Output only the lines from the start of the entries through the line holding "holes.append(rod(lower[1], lower[0], STAPLE_WIRE_RADIUS". Each line must match the original exactly.
-- begin --
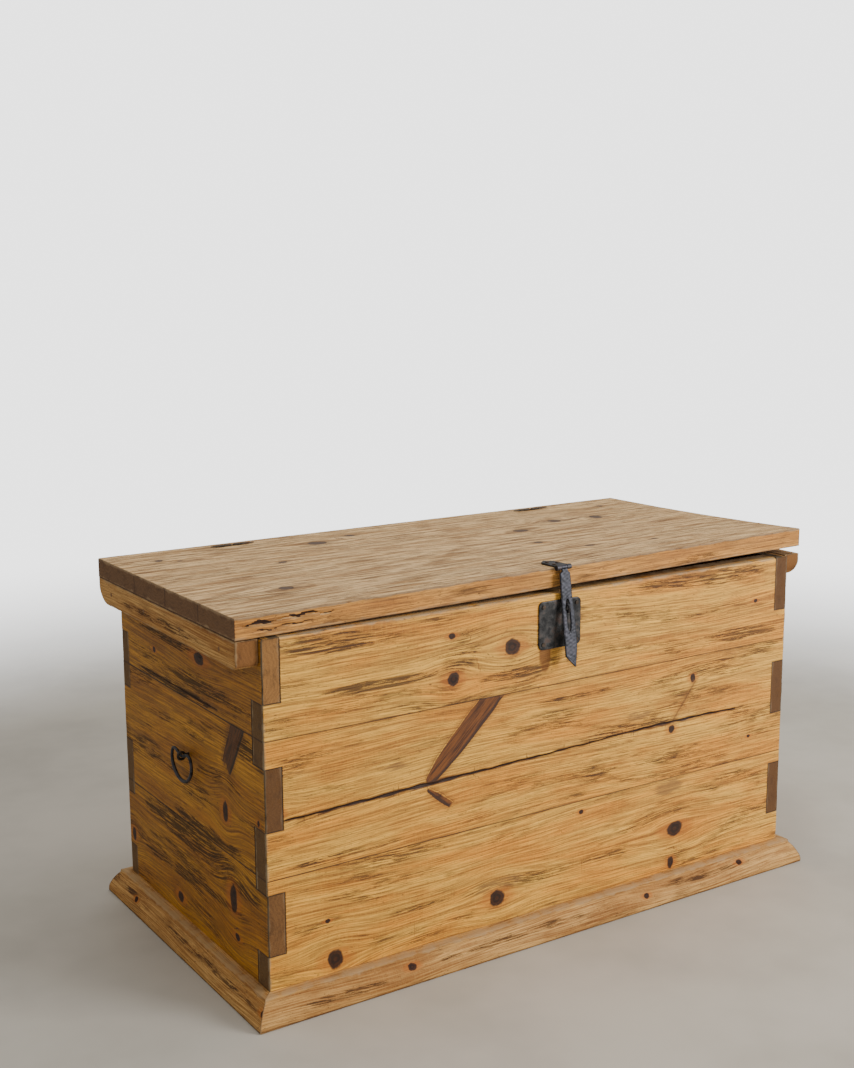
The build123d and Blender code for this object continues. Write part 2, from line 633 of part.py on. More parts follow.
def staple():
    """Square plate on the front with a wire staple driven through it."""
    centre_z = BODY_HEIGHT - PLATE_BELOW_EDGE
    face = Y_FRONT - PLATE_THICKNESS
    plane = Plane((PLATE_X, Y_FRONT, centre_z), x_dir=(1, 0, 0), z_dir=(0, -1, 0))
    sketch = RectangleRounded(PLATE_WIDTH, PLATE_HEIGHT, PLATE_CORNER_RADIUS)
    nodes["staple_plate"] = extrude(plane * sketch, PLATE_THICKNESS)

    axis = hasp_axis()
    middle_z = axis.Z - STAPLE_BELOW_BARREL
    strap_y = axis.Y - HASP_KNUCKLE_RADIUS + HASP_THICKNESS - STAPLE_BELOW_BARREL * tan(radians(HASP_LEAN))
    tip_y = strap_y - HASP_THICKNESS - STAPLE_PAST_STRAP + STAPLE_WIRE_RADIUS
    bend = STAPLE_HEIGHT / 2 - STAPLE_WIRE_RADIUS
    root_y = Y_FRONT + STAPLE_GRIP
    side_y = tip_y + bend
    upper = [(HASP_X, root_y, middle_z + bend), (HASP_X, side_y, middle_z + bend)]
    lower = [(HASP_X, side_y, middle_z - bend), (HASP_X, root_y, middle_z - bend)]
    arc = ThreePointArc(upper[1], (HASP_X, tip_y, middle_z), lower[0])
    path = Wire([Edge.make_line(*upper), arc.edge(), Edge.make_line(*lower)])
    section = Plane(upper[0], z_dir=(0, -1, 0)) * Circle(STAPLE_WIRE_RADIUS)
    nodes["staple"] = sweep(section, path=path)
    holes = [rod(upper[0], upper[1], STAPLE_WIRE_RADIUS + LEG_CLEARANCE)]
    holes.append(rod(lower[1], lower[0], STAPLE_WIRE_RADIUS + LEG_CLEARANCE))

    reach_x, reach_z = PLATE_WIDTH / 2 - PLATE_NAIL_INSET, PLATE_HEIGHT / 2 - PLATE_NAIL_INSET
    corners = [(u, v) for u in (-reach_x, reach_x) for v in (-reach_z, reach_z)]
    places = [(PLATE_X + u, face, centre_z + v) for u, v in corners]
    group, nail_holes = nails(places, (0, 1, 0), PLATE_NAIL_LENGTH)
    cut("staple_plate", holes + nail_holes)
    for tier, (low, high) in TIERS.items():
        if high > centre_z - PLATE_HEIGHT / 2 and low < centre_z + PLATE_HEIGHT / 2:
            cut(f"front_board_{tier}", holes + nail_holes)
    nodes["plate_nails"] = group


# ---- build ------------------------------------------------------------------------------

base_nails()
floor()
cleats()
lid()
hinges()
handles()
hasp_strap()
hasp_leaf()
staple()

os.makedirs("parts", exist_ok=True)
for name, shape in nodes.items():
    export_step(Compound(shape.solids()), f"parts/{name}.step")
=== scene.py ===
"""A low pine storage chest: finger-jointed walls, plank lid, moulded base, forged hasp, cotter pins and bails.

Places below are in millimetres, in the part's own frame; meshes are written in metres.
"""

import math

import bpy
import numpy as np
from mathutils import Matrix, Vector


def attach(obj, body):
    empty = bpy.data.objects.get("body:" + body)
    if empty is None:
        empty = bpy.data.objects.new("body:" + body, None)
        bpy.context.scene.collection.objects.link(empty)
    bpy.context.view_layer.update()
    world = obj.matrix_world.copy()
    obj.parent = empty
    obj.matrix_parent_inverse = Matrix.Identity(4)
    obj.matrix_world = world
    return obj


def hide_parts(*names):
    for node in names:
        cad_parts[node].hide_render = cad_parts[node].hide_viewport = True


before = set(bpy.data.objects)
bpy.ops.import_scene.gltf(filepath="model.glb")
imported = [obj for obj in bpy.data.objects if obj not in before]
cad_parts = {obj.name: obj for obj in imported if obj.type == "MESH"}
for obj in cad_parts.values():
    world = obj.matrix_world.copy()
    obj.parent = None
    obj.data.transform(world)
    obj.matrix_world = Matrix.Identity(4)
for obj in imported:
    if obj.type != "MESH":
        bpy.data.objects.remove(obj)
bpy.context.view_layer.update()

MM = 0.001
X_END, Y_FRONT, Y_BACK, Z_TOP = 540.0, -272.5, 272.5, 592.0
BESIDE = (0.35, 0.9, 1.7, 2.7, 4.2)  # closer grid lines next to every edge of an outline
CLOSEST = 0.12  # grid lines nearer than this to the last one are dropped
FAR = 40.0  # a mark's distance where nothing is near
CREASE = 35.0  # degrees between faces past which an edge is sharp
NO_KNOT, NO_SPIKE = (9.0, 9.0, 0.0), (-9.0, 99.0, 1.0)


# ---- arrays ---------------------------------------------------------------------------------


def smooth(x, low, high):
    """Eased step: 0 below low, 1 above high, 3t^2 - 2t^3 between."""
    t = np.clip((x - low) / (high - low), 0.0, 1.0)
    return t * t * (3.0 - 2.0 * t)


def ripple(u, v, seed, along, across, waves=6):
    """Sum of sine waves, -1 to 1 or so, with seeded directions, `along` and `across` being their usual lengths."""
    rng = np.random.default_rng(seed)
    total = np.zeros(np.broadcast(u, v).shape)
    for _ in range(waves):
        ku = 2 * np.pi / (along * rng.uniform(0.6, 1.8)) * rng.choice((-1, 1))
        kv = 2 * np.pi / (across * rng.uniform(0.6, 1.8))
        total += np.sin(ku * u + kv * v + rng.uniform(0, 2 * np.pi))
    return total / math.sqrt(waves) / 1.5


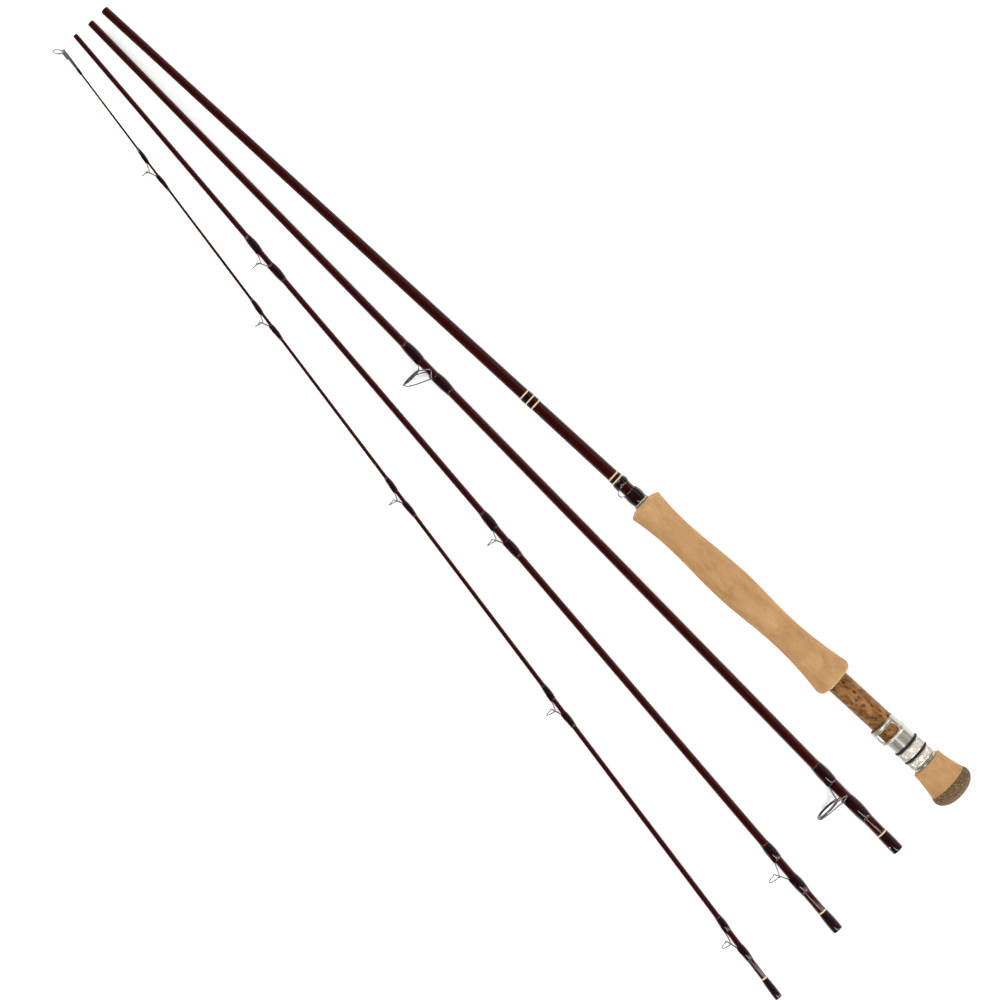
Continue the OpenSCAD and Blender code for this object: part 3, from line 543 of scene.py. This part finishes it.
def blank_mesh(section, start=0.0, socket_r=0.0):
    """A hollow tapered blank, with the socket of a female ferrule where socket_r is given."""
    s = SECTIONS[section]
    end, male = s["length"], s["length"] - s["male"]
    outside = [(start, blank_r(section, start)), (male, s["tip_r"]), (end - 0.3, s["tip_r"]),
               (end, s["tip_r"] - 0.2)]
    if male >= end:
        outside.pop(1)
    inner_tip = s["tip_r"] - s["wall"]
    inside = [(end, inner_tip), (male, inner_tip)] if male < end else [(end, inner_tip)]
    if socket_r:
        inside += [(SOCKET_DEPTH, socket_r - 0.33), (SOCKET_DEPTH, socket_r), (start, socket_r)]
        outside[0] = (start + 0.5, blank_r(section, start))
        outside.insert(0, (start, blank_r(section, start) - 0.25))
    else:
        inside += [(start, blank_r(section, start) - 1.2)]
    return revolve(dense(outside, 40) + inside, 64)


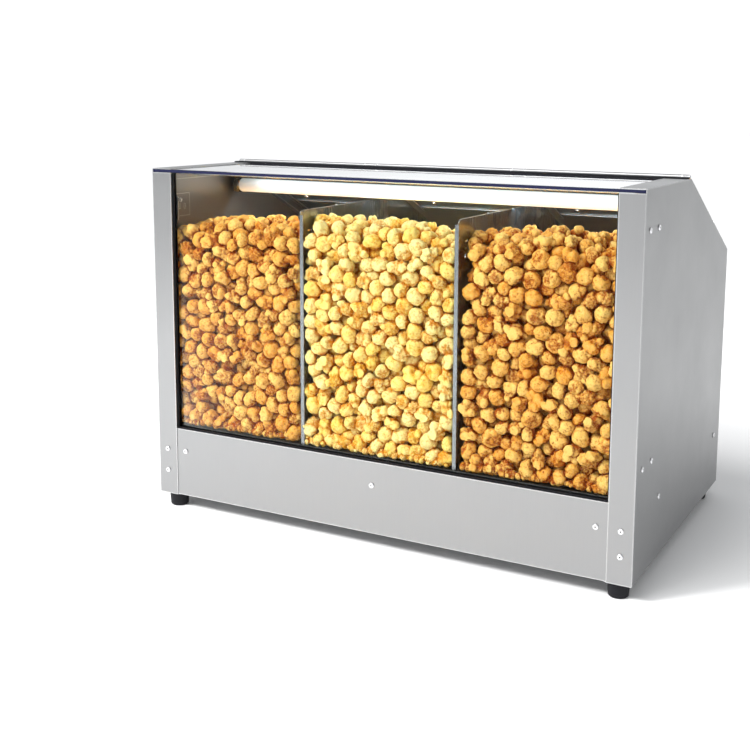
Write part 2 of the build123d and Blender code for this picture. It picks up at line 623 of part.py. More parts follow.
-- end --
## Expected answer
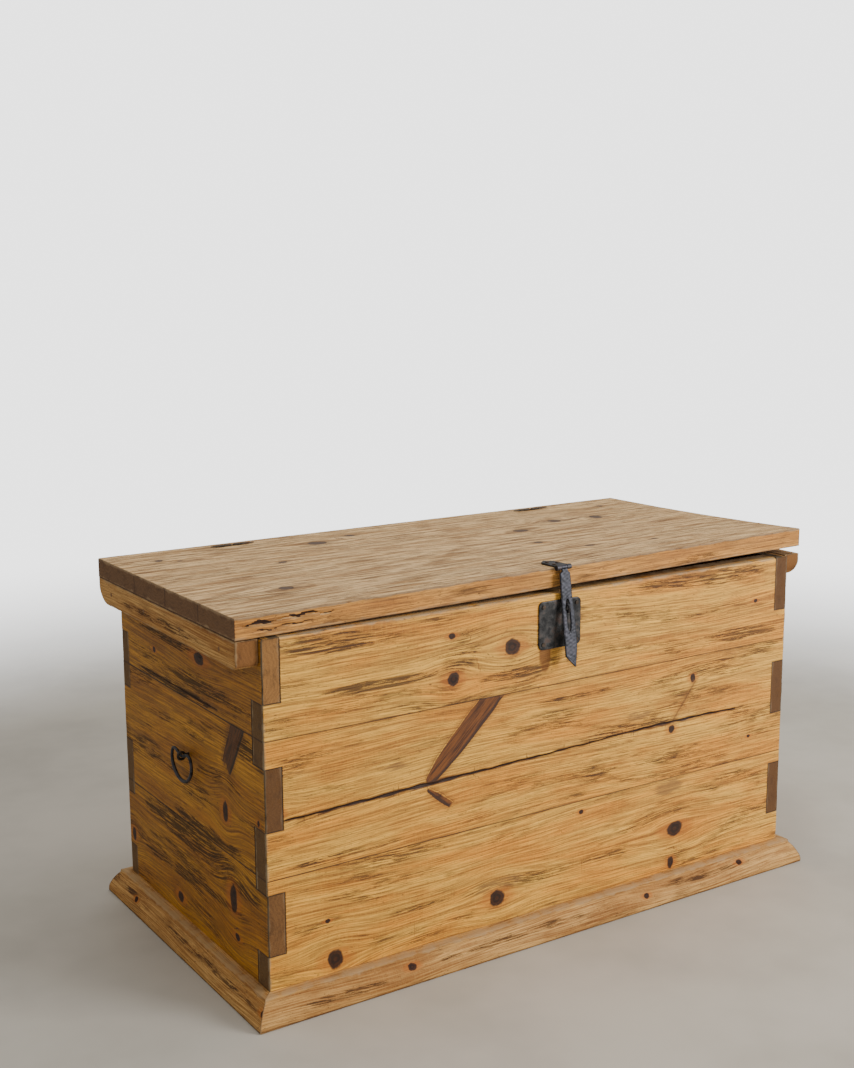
The build123d and Blender code for this object continues. Write part 2, from line 633 of part.py on. More parts follow.
def staple():
    """Square plate on the front with a wire staple driven through it."""
    centre_z = BODY_HEIGHT - PLATE_BELOW_EDGE
    face = Y_FRONT - PLATE_THICKNESS
    plane = Plane((PLATE_X, Y_FRONT, centre_z), x_dir=(1, 0, 0), z_dir=(0, -1, 0))
    sketch = RectangleRounded(PLATE_WIDTH, PLATE_HEIGHT, PLATE_CORNER_RADIUS)
    nodes["staple_plate"] = extrude(plane * sketch, PLATE_THICKNESS)

    axis = hasp_axis()
    middle_z = axis.Z - STAPLE_BELOW_BARREL
    strap_y = axis.Y - HASP_KNUCKLE_RADIUS + HASP_THICKNESS - STAPLE_BELOW_BARREL * tan(radians(HASP_LEAN))
    tip_y = strap_y - HASP_THICKNESS - STAPLE_PAST_STRAP + STAPLE_WIRE_RADIUS
    bend = STAPLE_HEIGHT / 2 - STAPLE_WIRE_RADIUS
    root_y = Y_FRONT + STAPLE_GRIP
    side_y = tip_y + bend
    upper = [(HASP_X, root_y, middle_z + bend), (HASP_X, side_y, middle_z + bend)]
    lower = [(HASP_X, side_y, middle_z - bend), (HASP_X, root_y, middle_z - bend)]
    arc = ThreePointArc(upper[1], (HASP_X, tip_y, middle_z), lower[0])
    path = Wire([Edge.make_line(*upper), arc.edge(), Edge.make_line(*lower)])
    section = Plane(upper[0], z_dir=(0, -1, 0)) * Circle(STAPLE_WIRE_RADIUS)
    nodes["staple"] = sweep(section, path=path)
    holes = [rod(upper[0], upper[1], STAPLE_WIRE_RADIUS + LEG_CLEARANCE)]
    holes.append(rod(lower[1], lower[0], STAPLE_WIRE_RADIUS + LEG_CLEARANCE))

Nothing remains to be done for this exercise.